Drivers who use hands-free electronic devices, as opposed to hand-held ones, are less likely to get into a crash, say researchers.
The study showed that drivers who used a hand-held phone increased their crash risk by 2 to 3.5 times compared to model drivers defined as being alert, attentive and sober.
In some cases, hands-free cell phone use was associated with a lower crash rate than the control group.
None of the 275 more serious property damage and injury crashes analysed were associated with the use of hands-free systems, said researchers from the Virginia Tech Transportation Institute (VTTI).
"Any activity that places either visual or manual demands on the driver - texting, browsing or dialing a hand-held phone, for instance - substantially increases crash risk.
"However, our study found that the primarily cognitive secondary task of talking on a hands-free device does not appear to have any detrimental effects," said Tom Dingus, director of VTTI and the principal investigator of the study.
Using video and other sensor data, the team analysed video footage of 3,454 drivers, 905 crashes (including 275 more serious crashes), and 19,732 control periods of "normal driving" for instances of cognitive distraction.

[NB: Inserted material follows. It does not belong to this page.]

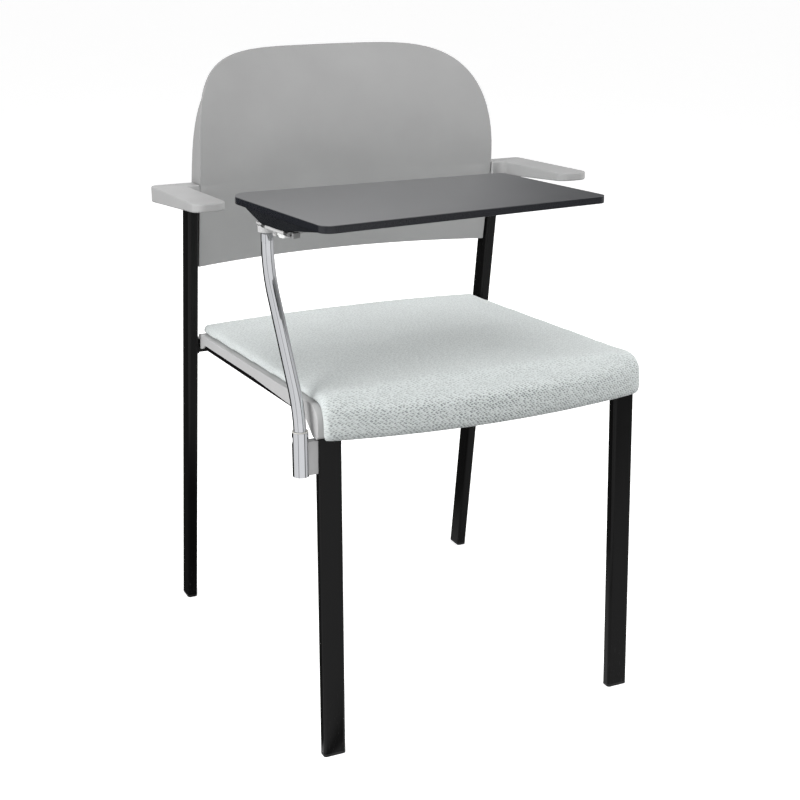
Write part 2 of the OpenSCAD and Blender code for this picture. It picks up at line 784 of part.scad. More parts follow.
module socket_bushes() {
    color("#3a3a3a") socket_frame() {
        ring(socket_bore, rod_d + 2 * fit, socket_low + disc_t, socket_low + disc_t + 16);
        difference() {
            union() {
                ring(socket_bore, rod_d + 2 * fit, stop_z + stop_d / 2 + 2, socket_top);
                ring(socket_d, rod_d + 2 * fit, socket_top, socket_top + 1);
            }
            // A lead-in that opens with the rod's bend
            translate([0, 0, bend_z - 1]) cylinder(h = 11, r1 = rod_d / 2, r2 = rod_d / 2 + fit + 0.5);
        }
    }
}

module socket_disc() {
    color("#3a3a3a") socket_frame() translate([0, 0, socket_low])
        cylinder(h = disc_t, r = socket_bore / 2);
}

// A bend of the rod that starts straight up and leans rearward, and what follows on from its end
module bend() {
    translate([0, bend_r, 0]) mirror([0, 1, 0]) rotate([90, 0, 90])
        rotate_extrude(angle = rod_lean, $fn = 180)
            translate([bend_r, 0]) circle(rod_d / 2 - bend_thin);
    translate([0, bend_r * (1 - cos(rod_lean)), bend_r * sin(rod_lean)]) rotate([-rod_lean, 0, 0])
        children();
}

module arm_rod() {
    color("#cfd1d4") socket_frame() difference() {
        union() {
            translate([0, 0, rod_low]) cylinder(h = bend_z - rod_low + bend_lap, r = rod_d / 2);
            translate([0, 0, bend_z]) bend() {
                translate([0, 0, -bend_lap]) cylinder(h = rod_run + 2 * bend_lap, r = rod_d / 2);
                translate([0, 0, rod_run]) mirror([0, 1, 0]) bend()
                    translate([0, 0, -bend_lap])
                        cylinder(h = rod_top + collar_h + bend_lap, r = rod_d / 2);
            }
        }
        stop_hole(stop_d / 2);
    }
}

module stop_hole(r) {
    translate([0, 0, stop_z]) rotate([0, 0, stop_dir]) rotate([0, 90, 0]) translate([0, 0, -2])
        cylinder(h = 20, r = r);
}

module stop_pin() {
    color("#8a8a8a") socket_frame() intersection() {
        stop_hole(stop_d / 2);
        translate([0, 0, socket_low]) cylinder(h = socket_len, r = socket_d / 2 - run);
    }
}

// The tablet's own frame: X inward from its left side, Y rearward, abreast of the head
module tablet_frame() {
    whole() translate([tablet_x, tablet_y, 0]) rotate([0, 0, tablet_yaw]) children();
}

module along_y(from, to, d) {
    translate([0, from, 0]) rotate([-90, 0, 0]) cylinder(h = to - from, r = d / 2);
}

module barrel(from, to, d) {
    translate([hinge_x, 0, hinge_z]) along_y(from, to, d);
}

module arm_head() {
    color("#b8b8b8") tablet_frame() difference() {
        union() {
            translate([head_in, 0, head_low]) cylinder(h = collar_h, r = collar_d / 2);
            translate([plate_edge, plate_front, plate_low])
                cube([plate_width, plate_rear - plate_front, head_t]);
            translate([hinge_x, knuckle_front, plate_low])
                cube([plate_edge - hinge_x + 1, knuckle_rear - knuckle_front, head_t]);
            barrel(knuckle_front, knuckle_rear, barrel_d);
            for (x = [tab_x - 2 - run, tab_x + tab_w + run])
                translate([x, latch_y - 3.5, latch_z - 3.5]) cube([2, 7, plate_low - latch_z + 3.6]);
        }
        translate([head_in, 0, head_low - 1]) cylinder(h = collar_h + 1, r = rod_d / 2);
        barrel(knuckle_front - 1, knuckle_rear + 1, hinge_pin_d);
        latch_axle(latch_pin_d, 20);
    }
}

module latch_axle(d, extra) {
    translate([tab_x - 2 - run - extra, latch_y, latch_z]) rotate([0, 90, 0])
        cylinder(h = tab_w + 4 + 2 * run + 2 * extra, r = d / 2);
}

module hinge_pin() {
    color("#8a8a8a") tablet_frame()
        barrel(leaf_front, leaf_rear, hinge_pin_d);
}

module latch_pin() {
    color("#8a8a8a") tablet_frame() latch_axle(latch_pin_d, 0);
}

module leaf_screw_places() {
    for (y = [knuckle_front + 5, knuckle_rear - 5]) translate([plate_edge + 22, y, leaf_low]) children();
}

module leaf_screw(gap) {
    cylinder(h = leaf_t, r1 = tablet_screw_d + gap, r2 = tablet_screw_d / 2 + gap);
}

module hinge_leaf() {
    color("#5a5a5a") tablet_frame() difference() {
        union() {
            translate([hinge_x, leaf_front, leaf_low])
                cube([plate_width, leaf_rear - leaf_front, leaf_t]);
            barrel(leaf_front, knuckle_front - run, barrel_d);
            barrel(knuckle_rear + run, leaf_rear, barrel_d);
        }
        translate([hinge_x - 3, knuckle_front - run, leaf_low - 1])
            cube([plate_edge - hinge_x + 3, knuckle_rear - knuckle_front + 2 * run, leaf_t + 2]);
        barrel(leaf_front - 1, leaf_rear + 1, hinge_pin_d + 2 * fit);
        leaf_screw_places() leaf_screw(fit);
    }
}

// Side profile of the hinge housing in (Y, Z), set in by the thickness of its wall
module housing_side(wall) {
    flat_rear = flat_front + housing_flat;
    low = housing_low + wall;
    front = flat_front - (housing_len - housing_flat) * 0.68;
    rear = front + housing_len;
    polygon(rounded([
        [front + 6 * wall, tablet_low], [flat_front + 0.1 * wall, low], [flat_rear - 0.3 * wall, low],
        [rear - 18 - wall, tablet_low - 6 + 0.6 * wall], [rear - 3 * wall, tablet_low]
    ], [0, 40, 30, 20, 0]));
}

module tablet_screw_places() {
    for (x = [12, housing_w - 12], y = [flat_front - 50, flat_front + housing_flat + 12])
        translate([x, y, tablet_low]) children();
}

module hinge_housing() {
    wall = 2.5;
    groove = barrel_d / 2 + run;
    from = leaf_front - run;
    long = leaf_rear - leaf_front + 2 * run;
    color("#25262a") tablet_frame() difference() {
        union() {
            difference() {
                along_x(0, housing_w) housing_side(0);
                along_x(wall, housing_w - wall) housing_side(wall);
            }
            intersection() {
                along_x(0, housing_w) housing_side(0);
                union() {
                    tablet_screw_places() translate([0, 0, -40]) cylinder(h = 40, r = 5.5);
                    leaf_screw_places() cylinder(h = 40, r = 4);
                }
            }
        }
        translate([hinge_x - run, from, housing_low - 10])
            cube([plate_width + 2 * run, long, leaf_low + leaf_t - housing_low + 10]);
        translate([-1, from, hinge_z - 10]) cube([hinge_x + 1, long, groove + 10]);
        translate([hinge_x, 0, hinge_z]) along_y(from, from + long, 2 * groove);
        tablet_screw_places() {
            translate([0, 0, -40]) cylinder(h = 36.5, r = tablet_screw_d + 2 * fit);
            translate([0, 0, -10]) cylinder(h = 11, r = tablet_screw_d / 2 + fit);
        }
        leaf_screw_places() cylinder(h = 8, r = tablet_screw_d / 2);
    }
}

module tablet_board() {
    color("#2a2b30") tablet_frame() difference() {
        translate([0, 0, tablet_low]) linear_extrude(tablet_t - laminate_t)
            polygon(rounded(tablet_outline, tablet_radii));
        tablet_screw_places() translate([0, 0, -1]) cylinder(h = 6.5, r = tablet_screw_d / 2);
    }
}

module tablet_laminate() {
    color("#77797c") tablet_frame() translate([0, 0, tablet_top - laminate_t])
        linear_extrude(laminate_t) polygon(rounded(tablet_outline, tablet_radii));
}

module tablet_screws() {
    color("#3a3a3a") tablet_frame() {
        tablet_screw_places() {
            translate([0, 0, -5.5]) cylinder(h = 10.5, r = tablet_screw_d / 2);
            translate([0, 0, -5.5]) cylinder(h = 2, r = tablet_screw_d);
        }
        leaf_screw_places() {
            leaf_screw(0);
            cylinder(h = 7.5, r = tablet_screw_d / 2);
        }
    }
}

// The latch turns on a pin across the plate; its nose stands before the leaf's front edge
module latch_lever() {
    top = latch_z + 2.4;
    low = plate_low - tab_h;
    arm_t = 2.4;
    color("#eceeed") tablet_frame() difference() {
        along_x(tab_x, tab_x + tab_w) polygon(rounded([
            [latch_y + 2.4, top], [latch_y + 2.4, latch_z - 2.4], [latch_y - 5, latch_z - 1.6],
            [latch_y - 8, low], [latch_y - tab_len, low + 1],
            [latch_y - tab_len - 3, top - arm_t], [nose_y, top - arm_t],
            [nose_y, leaf_low + 0.8], [nose_y + nose_t, leaf_low + 0.8],
            [nose_y + nose_t, top]
        ], [1, 2, 3, 4, 4, 1.5, 1, 0.8, 0.8, 0], 5));
        latch_axle(latch_pin_d + 2 * fit, 5);
    }
}

front_leg(-1);  // front_leg_left
front_leg(1);  // front_leg_right
rear_leg(-1);  // rear_leg_left
rear_leg(1);  // rear_leg_right
front_glide(-1);  // front_glide_left
front_glide(1);  // front_glide_right
rear_glide(-1);  // rear_glide_left
rear_glide(1);  // rear_glide_right
side_rail(-1);  // side_rail_left
side_rail(1);  // side_rail_right
front_cross_rail();
rear_cross_rail();
seat_pan();
seat_board();
seat_cushion();
seat_screws();
backrest_shell();
back_screws();
armrest(-1);  // armrest_left
armrest(1);  // armrest_right
arm_plate(-1);  // arm_plate_left
arm_plate(1);  // arm_plate_right
arm_screws();
socket_bracket();
bracket_bolts();
tablet_socket();
socket_bushes();
socket_disc();
arm_rod();
stop_pin();
arm_head();
hinge_pin();
latch_pin();
hinge_leaf();
hinge_housing();
tablet_board();
tablet_laminate();
tablet_screws();
latch_lever();
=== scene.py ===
"""Looks of the tablet arm chair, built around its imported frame: metres, Z up, the sitter faces -Y."""

import math

import bmesh
import bpy
from mathutils import Matrix, Vector, noise
from mathutils.bvhtree import BVHTree


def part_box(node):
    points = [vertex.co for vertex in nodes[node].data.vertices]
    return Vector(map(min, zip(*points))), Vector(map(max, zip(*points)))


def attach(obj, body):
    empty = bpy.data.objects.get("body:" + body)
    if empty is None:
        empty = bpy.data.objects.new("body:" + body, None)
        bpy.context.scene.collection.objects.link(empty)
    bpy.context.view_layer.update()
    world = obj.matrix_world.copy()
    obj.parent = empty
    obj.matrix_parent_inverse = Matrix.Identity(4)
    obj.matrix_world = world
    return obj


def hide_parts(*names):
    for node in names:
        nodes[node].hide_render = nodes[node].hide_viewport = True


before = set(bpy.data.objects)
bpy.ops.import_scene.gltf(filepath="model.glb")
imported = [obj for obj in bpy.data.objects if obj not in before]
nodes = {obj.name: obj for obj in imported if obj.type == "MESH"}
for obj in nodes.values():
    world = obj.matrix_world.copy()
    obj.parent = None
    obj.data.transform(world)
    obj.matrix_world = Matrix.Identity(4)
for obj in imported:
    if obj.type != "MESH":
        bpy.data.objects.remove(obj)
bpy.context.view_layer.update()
MM = 0.001


# The photograph's view

def make_camera():
    """A camera where the photograph was taken from, looking at the middle of its picture."""
    place = Vector((-0.83556, -1.78635, 1.02372))
    target = Vector((-0.02127, -0.03995, 0.38704))
    roll = math.radians(-0.09)
    data = bpy.data.cameras.new("camera")
    data.lens = 66.71
    data.sensor_width = 36
    camera = bpy.data.objects.new("camera", data)
    bpy.context.scene.collection.objects.link(camera)
    turn = (target - place).to_track_quat("-Z", "Y").to_matrix().to_4x4()
    camera.matrix_world = Matrix.Translation(place) @ turn @ Matrix.Rotation(roll, 4, "Z")
    bpy.context.scene.camera = camera


# Meshes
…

For comparison, they also studied examples of drivers performing visual and manual activities, such as texting on a hand-held phone or adjusting the radio.
"There are a number of reasons why using a hands-free device could keep drivers more engaged and focused in certain situations," said Dingus. "One is that the driver looks forward more during the conversation".
Although engaging in the conversation could cause a small amount of delay in cognitive processing, the driver is still more likely be looking in the direction of a precipitating event, such as another car stopping or darting in front suddenly.
"The phone conversation could also serve as a countermeasure to fatigue on longer road trips. Perhaps most importantly, a driver who is talking on a hands-free phone is less likely to engage in manual texting/browsing/dialing and other much higher-risk behaviours," Dingus added.